The brown-haired cop said, “I’m Detective Reid Peters.” He gestured to his older partner. “This is Sturgeon. We’d like to ask you a few questions.”
Erik blocked a spear of resentful nostalgia for the cop-speak and leaned on his cane. “Fire away.”
Peters pulled out a PDA. It was a few generations older and much lower quality than Erik’s top-of-the-line pocket computer, but it was still a far cry from the spiral-bound notebooks of years past. The younger detective used a stylus to tap open a new file, then set the record function before he asked, “How well do you know the victim?”
“She’s not a victim—it was an accident.” Erik narrowed his eyes. “Wasn’t it?”
The detectives didn’t answer, letting their original question hang.
Erik’s temper spiked a notch. “Don’t give me the silent routine. I was on the job—you know that or you wouldn’t have called me ‘lieutenant.’ So I’ll make a deal…you tell me what you know and I tell you what I know. Otherwise, you can talk to my lawyers. I have an entire department full, and they’ll enjoy running you around for weeks if I tell them to.”
Peters shared a look with Sturgeon, the sort of nonverbal communication partners developed over many years of teamwork.
The sort of look that reminded Erik of his old partner, James Hadley. Jimmy.
After a moment the older detective shrugged. “It might not have been an accident. There’s supposed to be a metal railing separating the construction site from the sidewalk. The contractor swears it was put in last week, but it’s gone.”
“Contractors lie,” Erik said, having been stung on a few projects over the years. “Subcontractors cut corners. That doesn’t say ‘intentional’ to me.”
But his instincts jangled. The sluiceway had opened at precisely the wrong moment. When he’d looked at the cement truck cab moments later, the driver had been gone, the door hanging open.
Peters stared at him for a long moment as though assessing him. Finally he nodded. “Have a look at this.” He led them back through the police line, to the place where Meg had fallen through.
Erik took one look at the wooden railing and cursed bitterly. The panel had been neatly sawn through.
“So let me ask you.” Peters tucked the PDA into his pocket, giving an illusion of off-the-record, though he hadn’t turned off the recording feature. “Who was the target here? Boston General, Meg Corning…or you?”
Chapter Three
Raine knocked on the door to Meg’s office almost an hour later, still looking polished and professional. Beautiful.

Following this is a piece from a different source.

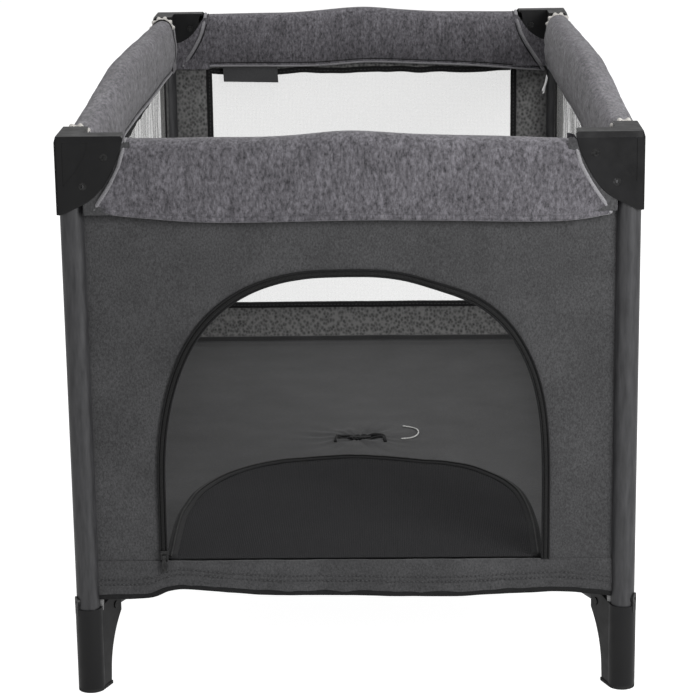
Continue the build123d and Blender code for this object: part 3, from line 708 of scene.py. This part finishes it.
def wall_set(name, half, place, normal, fold, net, node, seed, rib_pitch=0.006, rib_depth=0.0008):
    wh, wz0, wz1 = half - 0.0535, 0.181, 0.5765
    free = lambda u: smooth((half - abs(u)) / 0.06)
    bow = lambda u, v: (0.0022 * nz(u * 1.2, v * 0.8, 0, s=8, seed=seed) + 0.0010 * nz(u * 2.5, v, 0, s=20, seed=seed)) * free(u)
    wavy = lambda u, v: v + (0.0035 * nz(u, 0, 0, s=26, seed=seed) - 0.002) * smooth((v - 0.54) / 0.03)
    cloth = ring(f"{name}_wall_cloth", half + 0.003, wh, WALL_LO - 0.014, WALL_TOP, wz0, wz1, place, FACING, WALL, bow)
    fold(cloth)
    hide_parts(node)
    # The net is knitted with fine upright ribs: from the side of one rib to the other, and back.
    ribs = int(2 * wh / rib_pitch) * 4
    rib = lambda u: rib_depth * math.sin((u + wh) / rib_pitch * 2 * math.pi)
    o = grid(f"{name}_net", span(-wh - 0.003, wh + 0.003, ribs), span(wz0 - 0.003, wz1 + 0.003, 14),
             lambda u, v: place(u, bow(u, v) + rib(u), v), net, 0, 0, 0)
    fold(o)
    # Binding on both faces of the window's edge.
    path = ([(u, wz0) for u in span(-wh, wh, 60)] + [(wh, v) for v in span(wz0, wz1, 20)[1:]]
            + [(u, wavy(u, wz1)) for u in span(wh, -wh, 90)[1:]] + [(-wh, v) for v in span(wz1, wz0, 20)[1:-1]])
    nrm = Vector(normal)
    for k, s in (("in", 1), ("out", -1)):
        pts = [Vector(place(u, bow(u, v), v)) + nrm * s * 0.0017 for u, v in path]
        o = tape(f"{name}_binding_{k}", pts, [nrm * s] * len(pts), 0.0095, 0.0018, BINDING, closed=True)
        fold(o)
        row = [Vector(place(u * 0.999, bow(u, v), v)) + nrm * s * 0.0027 for u, v in path]
        o = stitches(f"{name}_bindstitch_{k}", row, THREAD, 0.0004, 0.006)
        fold(o)
    # Bottom edge binding.
    edge = [(u, WALL_LO - 0.014 + 0.002 * nz(u, 0, 0, s=12, seed=seed)) for u in span(-half, half, 90)]
    pts = [Vector(place(u, bow(u, v), v)) for u, v in edge]
    o = tape(f"{name}_foot_binding", pts, [nrm] * len(pts), 0.008, 0.0036, BINDING)
    fold(o)


wall_set("back", EDGE_X, lambda u, b, v: (u, PY + b, v), (0, -1, 0), lambda o: fold_x(o, "post_back_left"), NET,
         "back_panel", 21)
wall_set("left", EDGE_Y, lambda u, b, v: (-PX - b, u, v), (1, 0, 0), lambda o: fold_y(o, "post_front_left"), SHADED_SIDE_NET,
         "left_panel", 31)
wall_set("right", EDGE_Y, lambda u, b, v: (PX + b, -u, v), (-1, 0, 0), lambda o: fold_y(o, "post_front_right"), SHADED_SIDE_NET,
         "right_panel", 41)


SLIT = Vector((-0.004, 0.026))


def floor_z(x, y):
    """Soft board cloth: nearly flat, puckered round the slit that the strap comes through."""
    dx, dy = x - SLIT.x, y - SLIT.y
    r = math.hypot(dx, dy)
    z = FLOOR_Z + 0.0008 * nz(x, y, 0, s=7, seed=5) + 0.0004 * nz(x, y, 0, s=24, seed=6)
    ang = math.atan2(dy, dx)
    near = math.exp(-((r / 0.085) ** 2))
    z += 0.0042 * near * nz(math.cos(ang) * 2.2, math.sin(ang) * 2.2, r * 9, s=1.6, seed=7)
    z += 0.0026 * math.exp(-((r - 0.036) / 0.016) ** 2) * (0.6 + nz(x, y, 0, s=30, seed=9))
    return z


FX, FY = EDGE_X - 0.004, EDGE_Y - 0.006
for corner, (sx, sy) in CORNERS.items():
    def fn(u, v, sx=sx, sy=sy):
        # The last stretch of each side turns up to the wall's seam.
        x, y = sx * FX * min(u, 1), sy * FY * min(v, 1)
        z = floor_z(x, y)
        rise = max(u - 1, v - 1, 0) / 0.06
        z += 0.008 * rise
        near = max(smooth((u - 0.93) / 0.07), smooth((v - 0.965) / 0.035))
        z += 0.003 * near
        # The slit's mouth sinks to the hub.
        if abs(x) < 0.036:
            z -= 0.007 * math.exp(-(((y - SLIT.y) / 0.005) ** 2)) * (1 - (x / 0.036) ** 2)
        return x, y, z

    us = span(0, 0.16, 16) + span(0.16, 1, 24)[1:] + [1.02, 1.04, 1.06]
    vs = span(0, 0.02, 8) + span(0.02, 0.12, 16)[1:] + span(0.12, 1, 40)[1:] + [1.02, 1.04, 1.06]
    o = grid(f"floor_cloth_{corner}", us, vs, fn, FLOOR, 0.004, 1 if sx * sy > 0 else -1, 1)
    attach(o, f"arm_{corner}")
    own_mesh(o)
    if corner == "front_left":
        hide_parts("floor_panel")

# Sewn loop beside the slit, and the lips of the slit.
loop = [(0.058 + 0.026 * math.cos(a), 0.049 + 0.033 * math.sin(a), 0) for a in span(-1.55, 1.45, 24)]
o = cordlike("floor_loop", [(x, y, floor_z(x, y) + 0.0016) for x, y, z in loop], 0.0011, PALE_THREAD)
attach(o, "hub")
for s in (-1, 1):
    lip = [(x, SLIT.y + s * (0.0065 + 0.0012 * math.sin(x * 200)) * (1 - (x / 0.036) ** 2) ** 0.5 if abs(x) < 0.036 else 0, 0)
           for x in span(-0.036, 0.036, 30)]
    o = cordlike(f"slit_lip_{'a' if s < 0 else 'b'}", [(x, y, floor_z(x, y) + 0.001) for x, y, z in lip], 0.0024, BINDING, flat=0.7)
    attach(o, "hub")

# ------------------------------------------------------------------ door flap, turned in over the floor
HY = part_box("door_flap")[0][1]
FLAP_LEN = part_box("door_flap")[1][1] - HY


def flap_at(u, v):
    """u -1..1 across, v 0..1 from the sill inwards; lies down on the floor away from the sill."""
    d = v * (DOOR_TOP - SILL - 0.003)
    spring = SPRING - SILL
    w = DOOR_W - 0.003
    if d > spring:
        k = (d - spring) / (DOOR_TOP - 0.003 - SPRING)
        w *= max(1 - k ** 2.7, 0) ** (1 / 2.7)
    x = u * w
    y = HY + d
    away = smooth(d / 0.10)
    # The stiff net stands off the floor, dips a little in its middle and lifts along its bound edge.
    z = 0.1615 + 0.004 * away - 0.007 * away * (1 - u * u) * math.sin(math.pi * min(v * 1.1, 1))
    z += (0.0040 * nz(x * 1.4, y * 1.2, 0, s=9, seed=15) + 0.0012 * nz(x, y, 0, s=25, seed=16)) * away
    z += 0.0045 * math.exp(-((x + 0.005) / 0.10) ** 2) * smooth((v - 0.8) / 0.2) + 0.012 * smooth((v - 0.25) / 0.75)
    return x, y, z


vs = [math.sin(t * math.pi / 2) for t in span(0, 1, 46)]
vs[-1] = 0.9999
flap = grid("door_flap_net", span(-1, 1, 56), vs, flap_at, FLAP_NET, 0.0006, 0, 0)
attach(flap, "flap")
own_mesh(flap)
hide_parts("door_flap")
edge = [flap_at(-1, v) for v in vs] + [flap_at(1, v) for v in reversed(vs)]
o = tape("door_flap_binding", edge, [(0, 0, 1)] * len(edge), 0.013, 0.0046, BINDING)
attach(o, "flap")
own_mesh(o)
# Zip tape on the flap's edge.
o = cordlike("door_flap_coil", [(x, y, z + 0.0030) for x, y, z in edge], 0.0014, ZIP, sides=6)
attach(o, "flap")
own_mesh(o)

# ------------------------------------------------------------------ small sewn parts
def tab(name, p, u, v, mat, body, bulge=0.0015, thick=0.0012, squash=None):
    """Small sewn tab: p its corner, u and v its two sides; the far end hangs free."""
    p, u, v = Vector(p), Vector(u), Vector(v)
    n = u.cross(v).normalized()
    o = grid(name, span(0, 1, 10), span(0, 1, 10),
             lambda a, b: p + u * a + v * b + n * bulge * (math.sin(a * 5 + b * 2) * b + b * b), mat, thick, 0, 1)
    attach(o, body)
    if squash:
        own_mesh(o)
    return o


o = tab("size_label", (-0.226, PY - 0.0105, 0.592), (0.089, 0, -0.002), (0.002, -0.004, -0.033), LABEL, "post_back_left",
        squash=dict(joint="fold", axis=(1, 0, 0), anchor=(-EDGE_X, 0, 0), keep=KEEP_X))
o = tab("wash_tag", (PX - 0.022, 0.46, 0.578), (0.001, 0.038, 0), (-0.004, 0.008, -0.026), TAG, "post_front_right",
        squash=dict(joint="fold", axis=(0, 1, 0), anchor=(0, -EDGE_Y, 0), keep=KEEP_Y))
for corner, (sx, sy) in CORNERS.items():
    o = tab(f"tether_{corner}", (sx * (PX - 0.021), sy * (PY + 0.001), 0.138), (sx * 0.010, sy * 0.001, 0.001),
            (sx * 0.004, -sy * 0.003, -0.038), WEBBING, f"post_{corner}", 0.001, 0.0018)

# Cloth that closes each corner between the sleeves' slanted ends and the post, outside and inside. The outer skin's
# dark wall cloth is painted shade of the gap behind the bracket.
GUSSET_TOP = [(0.018, 0.6200), (0.038, 0.6230), (0.050, 0.6290), (0.060, 0.6370), (0.070, 0.6500), (0.078, 0.6630), (0.086, 0.6640)]
for corner, (sx, sy) in CORNERS.items():
    # Outer skin dark as painted shade of the gap; inner skin in the heather cloth.
    for skin, d, mat in (("outer", -0.0150, WALL), ("inner", 0.0150, HEATHER)):
        def round_corner(a, b, sx=sx, sy=sy, d=d):
            # a runs from one rail round the post to the other; the corner itself is rounded.
            reach = 0.086 - (OX - PX)
            near = abs(a) * (reach + (d if d > 0 else 0)) - (d if d > 0 else 0)
            w = near + (OX - PX)
            z = 0.580 + (lerp_table(GUSSET_TOP, max(w, 0.018)) - 0.580) * b
            off = d + 0.0008 * nz(a * 3, b, 0, s=3, seed=sx + 2 * sy + d)
            along = max(near, -off if d < 0 else -off)
            if a < 0:
                return sx * (PX - along), sy * (PY - off), z
            return sx * (PX - off), sy * (PY - along), z

        for k, (a0, a1) in enumerate(((-1, -0.001), (0.001, 1))):
            o = grid(f"gusset_{skin}_{corner}_{k}", span(a0, a1, 20), span(0, 1, 8), round_corner, mat, 0.0010, 0, 0)
            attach(o, f"post_{corner}")

# Gathered pale lining at the side rails' ends, just behind the brackets.
for corner, (sx, sy) in CORNERS.items():
    pts = []

    def puff(a, b, sx=sx, sy=sy):
        y = sy * (OY - 0.0785 - 0.012 * b)
        ang = math.pi * a
        r = 0.0165 + 0.0018 * math.sin(a * 34) * math.sin(b * math.pi) + 0.002 * math.sin(b * math.pi)
        return (sx * PX + r * math.cos(ang), y, TOP - 0.018 + r * math.sin(ang))

    o = grid(f"gather_{corner}", span(0, 1, 70), span(0, 1, 6), puff, PALE, 0.0010, 0, 1)
    side = "left" if sx < 0 else "right"
    end = "front" if sy < 0 else "back"
    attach(o, f"rail_{side}_{end}")

# ------------------------------------------------------------------ studio
world = bpy.data.worlds.new("studio")
bpy.context.scene.world = world
world.use_nodes = True
world.node_tree.nodes["Background"].inputs["Color"].default_value = (1, 1, 1, 1)
tree = world.node_tree
tree.nodes["Background"].inputs["Strength"].default_value = 0.42
# The backdrop itself is bright white, and the light that it gives is softer.
backdrop = tree.nodes.new("ShaderNodeBackground")
backdrop.inputs["Color"].default_value = (1, 1, 1, 1)
backdrop.inputs["Strength"].default_value = 1.05
path, pick = tree.nodes.new("ShaderNodeLightPath"), tree.nodes.new("ShaderNodeMixShader")
tree.links.new(path.outputs["Is Camera Ray"], pick.inputs["Fac"])
tree.links.new(tree.nodes["Background"].outputs[0], pick.inputs[1])
tree.links.new(backdrop.outputs[0], pick.inputs[2])
tree.links.new(pick.outputs[0], tree.nodes["World Output"].inputs["Surface"])

ground = make("studio_floor", [(-6, -6, 0), (6, -6, 0), (6, 6, 0), (-6, 6, 0)], [(0, 1, 2, 3)], None)
gm = Mat("studio_white", rough=0.9, spec=0.1)
gm.b.inputs["Base Color"].default_value = (0.35, 0.35, 0.35, 1)
gm.b.inputs["Emission Color"].default_value = (1, 1, 1, 1)
# The floor shows white, and gives less light back than it shows.
seen = gm.node("ShaderNodeLightPath").outputs["Is Camera Ray"]
gm.link(gm.math("ADD", gm.math("MULTIPLY", seen, 0.62), 0.35), gm.b.inputs["Emission Strength"])
ground.data.materials.clear()
ground.data.materials.append(gm.m)


def area_light(name, at, to, size, power):
    data = bpy.data.lights.new(name, "AREA")
    data.energy, data.size = power, size
    o = bpy.data.objects.new(name, data)
    bpy.context.scene.collection.objects.link(o)
    o.location = at
    o.rotation_euler = (Vector(to) - Vector(at)).to_track_quat("-Z", "Y").to_euler()


area_light("key", (1.15, -1.65, 1.10), (0.1, -0.5, 0.4), 0.7, 24)
area_light("top", (0.2, 0.2, 3.0), (0, 0, 0.3), 2.0, 52)
area_light("fill", (-2.2, -2.4, 1.2), (0, 0, 0.4), 1.6, 7)

scene = bpy.context.scene
scene.view_settings.view_transform = "Standard"
scene.view_settings.look = "None"

cam = bpy.data.cameras.new("camera")
cam.sensor_width = 36
cam.lens = 121.84
cam_o = bpy.data.objects.new("camera", cam)
scene.collection.objects.link(cam_o)
pitch, yaw, roll = math.radians(14.49), math.radians(-1.04), math.radians(-0.76)
fwd = Vector((math.sin(yaw) * math.cos(pitch), math.cos(yaw) * math.cos(pitch), -math.sin(pitch)))
right = Vector((math.cos(yaw), -math.sin(yaw), 0))
up = right.cross(fwd)
r2 = right * math.cos(roll) + up * math.sin(roll)
u2 = up * math.cos(roll) - right * math.sin(roll)
m = Matrix((r2, u2, -fwd)).transposed().to_4x4()
m.translation = Vector((0.046, -3.255, 1.100))
cam_o.matrix_world = m
scene.camera = cam_o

In comparison, Meg felt like a train wreck. Jemma had managed to find her a T-shirt to wear under a set of green scrubs, along with a pair of gym shoes, but that had been the extent of scroungeable spare clothes.
Meg was itchy and uncomfortable, and beginning to wish she’d taken that trip to the ER and from there gone home.
But she’d wanted to speak with Raine personally. The dark-haired beauty might work for FalcoTechno, she might have come to the lab under false pretenses, but she’d inadvertently made herself one of Meg’s patients. Besides, whatever she’d done, she was a human being.
A woman. An expectant mother.
Meg waved her in. “Have a seat, Ms. Montgomery. I need to talk to you about something.”
“If it’s about what Erik and I did this morning, I’m sorry. I didn’t mean—”
“It’s not about that,” Meg interrupted. “It’s about the blood sample you gave us. There’s a problem.”
The bloom in the other woman’s cheeks drained to pasty white, then took on a hot flush. “With the pregnancy?”
She didn’t call it the baby. She called it the pregnancy. That, in Meg’s clinical experience, was a telling detail. But this wasn’t a counseling session, so she focused on the information that could save Raine’s life. “It’s not just the pregnancy. Our genetic screen revealed that you carry two gene mutations that put you at a high risk for developing blood clots in your arms and legs, or having a stroke or heart attack.”